======== PROVIDED DATA

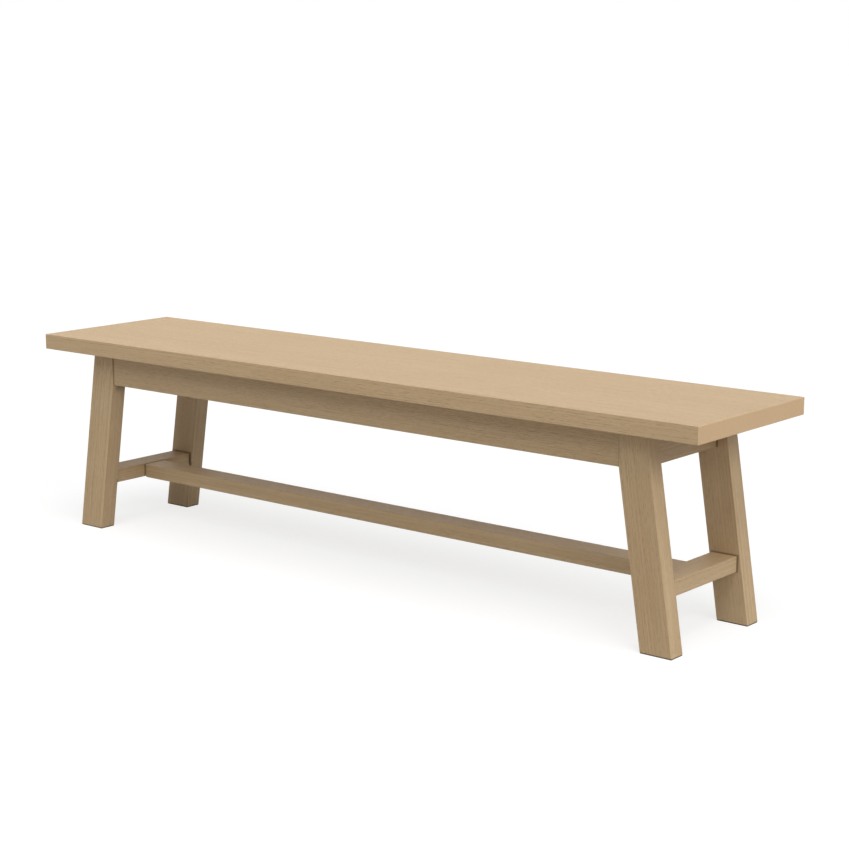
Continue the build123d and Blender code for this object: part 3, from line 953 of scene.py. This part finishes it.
class BENCH_OT_hanger_bolts(bpy.types.Operator):
    """Makes the threaded hanger bolts, and gives their washers and nuts their zinc"""

    bl_idname = "bench.hanger_bolts"
    bl_label = "Hanger Bolts"
    bl_options = {"REGISTER", "UNDO"}

    # The shares of a bolt's length that have the nut's thread and no thread.
    machine_share = 0.52
    plain_share = 0.1

    # A thread's outline: heights as shares of its pitch, and depths as shares of its depth.
    thread_heights = (0, 0.38, 0.5, 0.88, 1)
    thread_depths = (1, 0, 0, 1, 1)
    wood_depth_share = 2

    # Steps in a turn, turns to cut off, and the share of the pitch over which points are merged.
    steps = 24
    spare_turns = 2
    weld_share = 0.01

    def execute(self, context):
        hardware = context.scene.bench_hardware
        material = zinc_steel()
        bm = bmesh.new()
        for solid in solids_of("hanger_bolts"):
            self.add_bolt(bm, solid, hardware)
        finish_piece("threaded_hanger_bolts", bm, material, "hanger_bolts")
        for node in ("bolt_washers", "bolt_nuts"):
            coat(node, material)
        return {"FINISHED"}

    def add_bolt(self, bm, solid, hardware):
        """Adds one bolt in the place of a solid, from the nut's end to the point in the leg."""
        middle = sum(solid, Vector()) / len(solid)
        way = Vector((1 if middle.x > 0 else -1, 1 if middle.y > 0 else -1, 0)).normalized()
        reaches = [place.dot(way) for place in solid]
        side = middle - way * middle.dot(way)
        turn = way.to_track_quat("Z", "Y").to_matrix().to_4x4()
        place = Matrix.Translation(side + way * min(reaches)) @ turn
        length = max(reaches) - min(reaches)
        machine = length * self.machine_share
        plain = machine + length * self.plain_share
        radius, depth = hardware.bolt_radius, hardware.thread_depth
        wood_depth = self.wood_depth_share * depth
        self.add_thread(bm, place, (0, machine), radius, depth, hardware.machine_pitch)
        self.add_thread(bm, place, (plain, length), radius, wood_depth, hardware.wood_pitch)
        shank = place @ Matrix.Translation((0, 0, (machine + plain) / 2))
        bmesh.ops.create_cone(
            bm, cap_ends=True, segments=self.steps, radius1=radius - depth,
            radius2=radius - depth, depth=plain - machine + 2 * depth, matrix=shank,
        )

    def add_thread(self, bm, place, span, radius, depth, pitch):
        """Adds a closed length of thread between two heights on a bolt."""
        part = bmesh.new()
        start = span[0] - pitch
        profile = [
            part.verts.new((radius - share * depth, 0, start + height * pitch))
            for height, share in zip(self.thread_heights, self.thread_depths)
        ]
        edges = [part.edges.new(pair) for pair in zip(profile, profile[1:])]
        turns = int((span[1] - span[0]) / pitch) + self.spare_turns
        bmesh.ops.spin(
            part, geom=profile + edges, cent=(0, 0, 0), axis=(0, 0, 1),
            dvec=(0, 0, pitch / self.steps), angle=2 * pi * turns, steps=self.steps * turns,
        )
        bmesh.ops.remove_doubles(part, verts=part.verts, dist=pitch * self.weld_share)
        for height, outward in ((span[0], -1), (span[1], 1)):
            everything = part.verts[:] + part.edges[:] + part.faces[:]
            bmesh.ops.bisect_plane(
                part, geom=everything, plane_co=(0, 0, height), plane_no=(0, 0, outward),
                clear_outer=True, dist=MERGE_DISTANCE,
            )
        bmesh.ops.holes_fill(part, edges=[e for e in part.edges if e.is_boundary])
        bmesh.ops.recalc_face_normals(part, faces=part.faces)
        part.transform(place)
        mesh = bpy.data.meshes.new("thread")
        part.to_mesh(mesh)
        part.free()
        bm.from_mesh(mesh)
        bpy.data.meshes.remove(mesh)


class BENCH_OT_fixings(bpy.types.Operator):
    """Gives the screws, seat brackets and dowels their metals and beech"""

    bl_idname = "bench.fixings"
    bl_label = "Screws, Brackets and Dowels"
    bl_options = {"REGISTER", "UNDO"}

    screws = ("block_screws", "brace_screws", "bracket_seat_screws", "bracket_apron_screws")
    dowels = {
        "apron_dowels": ALONG_BENCH,
        "stretcher_dowels": ALONG_BENCH,
        "brace_dowels": ACROSS_BENCH,
    }

    def execute(self, context):
        steel = zinc_steel()
        for node in self.screws:
            coat(node, steel)
        coat("seat_brackets", black_steel())
        for node, lie in self.dowels.items():
            coat(node, beech(f"beech_{node}", lie))
        return {"FINISHED"}


class BENCH_OT_studio(bpy.types.Operator):
    """Sets the camera, the lamps, the pale surroundings and the floor"""

    bl_idname = "bench.studio"
    bl_label = "Studio"
    bl_options = {"REGISTER", "UNDO"}

    # Each lamp's bearing round the bench from its right end, and its height, in degrees.
    lamps = {"top": (-45, 72), "front": (-70, 50), "low": (-30, 30), "side": (0, 35)}
    lamp_spread = radians(30)
    floor_white = 1.06

    def execute(self, context):
        studio = context.scene.bench_studio
        context.scene.view_settings.view_transform = "Standard"
        self.set_camera(context, studio)
        self.set_surroundings(context, studio)
        for name, (bearing, height) in self.lamps.items():
            strength = getattr(studio, name)
            self.add_lamp(context, f"{name}_lamp", strength, radians(bearing), radians(height))
        self.set_floor(context, studio)
        return {"FINISHED"}

    def set_camera(self, context, studio):
        """The camera, off the front right corner and above the seat."""
        lens = bpy.data.cameras.new("camera")
        lens.lens = studio.lens
        camera = bpy.data.objects.new("camera", lens)
        camera.location = studio.camera_place
        camera.rotation_euler = studio.camera_turn
        context.scene.collection.objects.link(camera)
        context.scene.camera = camera

    def seen_directly(self, tree):
        """1 for what is seen, also in gloss and through glass, and 0 for what only lights."""
        path = add(tree, "ShaderNodeLightPath").outputs
        seen = maths(tree, "MAXIMUM", path["Is Camera Ray"], path["Is Glossy Ray"])
        return maths(tree, "MAXIMUM", seen, path["Is Transmission Ray"])

    def mix(self, tree, share, first, second):
        """A surface or surroundings between two, by a share of the second."""
        inputs = {0: share, 1: first.outputs[0], 2: second.outputs[0]}
        return add(tree, "ShaderNodeMixShader", inputs)

    def set_surroundings(self, context, studio):
        """Soft light from all round, which looks white."""
        world = bpy.data.worlds.new("surroundings")
        world.use_nodes = True
        tree = world.node_tree
        tree.nodes.clear()
        light = add(tree, "ShaderNodeBackground", {"Color": WHITE, "Strength": studio.sky})
        white = add(tree, "ShaderNodeBackground", {"Color": WHITE, "Strength": 1.0})
        mixed = self.mix(tree, self.seen_directly(tree), light, white)
        add(tree, "ShaderNodeOutputWorld", {"Surface": mixed.outputs[0]})
        context.scene.world = world

    def add_lamp(self, context, name, strength, bearing, height):
        """A far, wide lamp that lights everything evenly."""
        lamp = bpy.data.lights.new(name, "SUN")
        lamp.energy = strength * pi
        lamp.angle = self.lamp_spread
        holder = bpy.data.objects.new(name, lamp)
        towards = Vector((cos(height) * cos(bearing), cos(height) * sin(bearing), sin(height)))
        holder.rotation_euler = towards.to_track_quat("Z", "Y").to_euler()
        context.scene.collection.objects.link(holder)

    def set_floor(self, context, studio):
        """A white floor with a faint shadow, which sends some light up and is clear from below."""
        bm = bmesh.new()
        bmesh.ops.create_grid(bm, x_segments=1, y_segments=1, size=studio.floor_size / 2)
        mesh = bpy.data.meshes.new("floor")
        bm.to_mesh(mesh)
        bm.free()
        material, tree = new_material("floor")
        returned = add(tree, "ShaderNodeBsdfDiffuse", {"Color": (*studio.floor_grey, 1)})
        share = studio.shadow
        white = add(tree, "ShaderNodeBsdfDiffuse", {"Color": (share, share, share, 1)})
        strength = self.floor_white - share
        glow = add(tree, "ShaderNodeEmission", {"Color": WHITE, "Strength": strength})
        shown = add(tree, "ShaderNodeAddShader", {0: white.outputs[0], 1: glow.outputs[0]})
        top = self.mix(tree, self.seen_directly(tree), returned, shown)
        under = add(tree, "ShaderNodeNewGeometry").outputs["Backfacing"]
        surface = self.mix(tree, under, top, add(tree, "ShaderNodeBsdfTransparent"))
        add(tree, "ShaderNodeOutputMaterial", {"Surface": surface.outputs[0]})
        mesh.materials.append(material)
        floor = bpy.data.objects.new("floor", mesh)
        context.scene.collection.objects.link(floor)


OPERATORS = (
    BENCH_OT_seat,
    BENCH_OT_legs,
    BENCH_OT_aprons,
    BENCH_OT_rails,
    BENCH_OT_supports,
    BENCH_OT_foot_pads,
    BENCH_OT_hanger_bolts,
    BENCH_OT_fixings,
    BENCH_OT_studio,
)
SETTINGS = {
    "bench_wood": WoodSettings,
    "bench_joinery": JoinerySettings,
    "bench_hardware": HardwareSettings,
    "bench_studio": StudioSettings,
}


class BENCH_PT_panel(bpy.types.Panel):
    """Lists the bench's pieces and their settings"""

    bl_idname = "BENCH_PT_panel"
    bl_label = "Oak Bench"
    bl_space_type = "VIEW_3D"
    bl_region_type = "UI"
    bl_category = "Oak Bench"

    def draw(self, context):
        layout = self.layout
        for operator in OPERATORS:
            layout.operator(operator.bl_idname)
        for name, settings in SETTINGS.items():
            box = layout.box()
            for setting in settings.__annotations__:
                box.prop(getattr(context.scene, name), setting)


def register():
    """Adds the settings, operators and panel."""
    for settings in SETTINGS.values():
        bpy.utils.register_class(settings)
    for name, settings in SETTINGS.items():
        setattr(bpy.types.Scene, name, PointerProperty(type=settings))
    for cls in (*OPERATORS, BENCH_PT_panel):
        bpy.utils.register_class(cls)


def unregister():
    """Takes the settings, operators and panel away again."""
    for cls in (BENCH_PT_panel, *reversed(OPERATORS)):
        bpy.utils.unregister_class(cls)
    for name in SETTINGS:
        delattr(bpy.types.Scene, name)
    for settings in reversed(SETTINGS.values()):
        bpy.utils.unregister_class(settings)


def main():
    """Makes every piece and the studio."""
    register()
    bpy.ops.bench.seat()
    bpy.ops.bench.legs()
    bpy.ops.bench.aprons()
    bpy.ops.bench.rails()
    bpy.ops.bench.supports()
    bpy.ops.bench.foot_pads()
    bpy.ops.bench.hanger_bolts()
    bpy.ops.bench.fixings()
    bpy.ops.bench.studio()


if __name__ == "__main__":
    main()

================

> [AIM] Exactly repeat the lines running from the top of the listing to the line bearing "weld_share = 0.01", both of those lines included, and only them.

> [SOLUTION TO THIS EXERCISE]
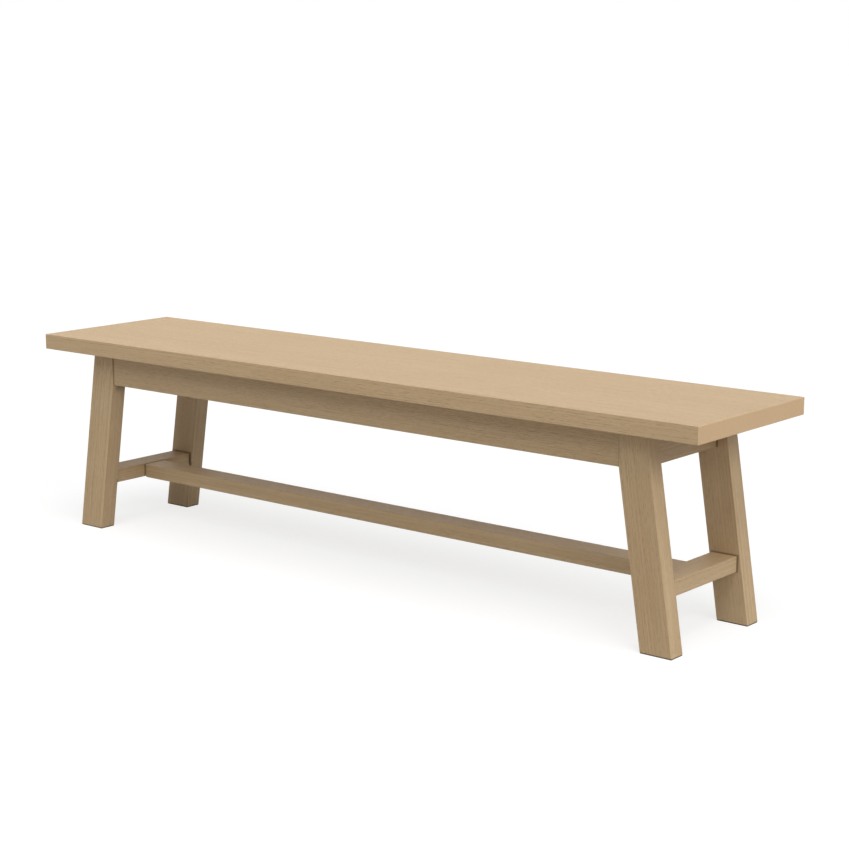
Continue the build123d and Blender code for this object: part 3, from line 953 of scene.py. This part finishes it.
class BENCH_OT_hanger_bolts(bpy.types.Operator):
    """Makes the threaded hanger bolts, and gives their washers and nuts their zinc"""

    bl_idname = "bench.hanger_bolts"
    bl_label = "Hanger Bolts"
    bl_options = {"REGISTER", "UNDO"}

    # The shares of a bolt's length that have the nut's thread and no thread.
    machine_share = 0.52
    plain_share = 0.1

    # A thread's outline: heights as shares of its pitch, and depths as shares of its depth.
    thread_heights = (0, 0.38, 0.5, 0.88, 1)
    thread_depths = (1, 0, 0, 1, 1)
    wood_depth_share = 2

    # Steps in a turn, turns to cut off, and the share of the pitch over which points are merged.
    steps = 24
    spare_turns = 2
    weld_share = 0.01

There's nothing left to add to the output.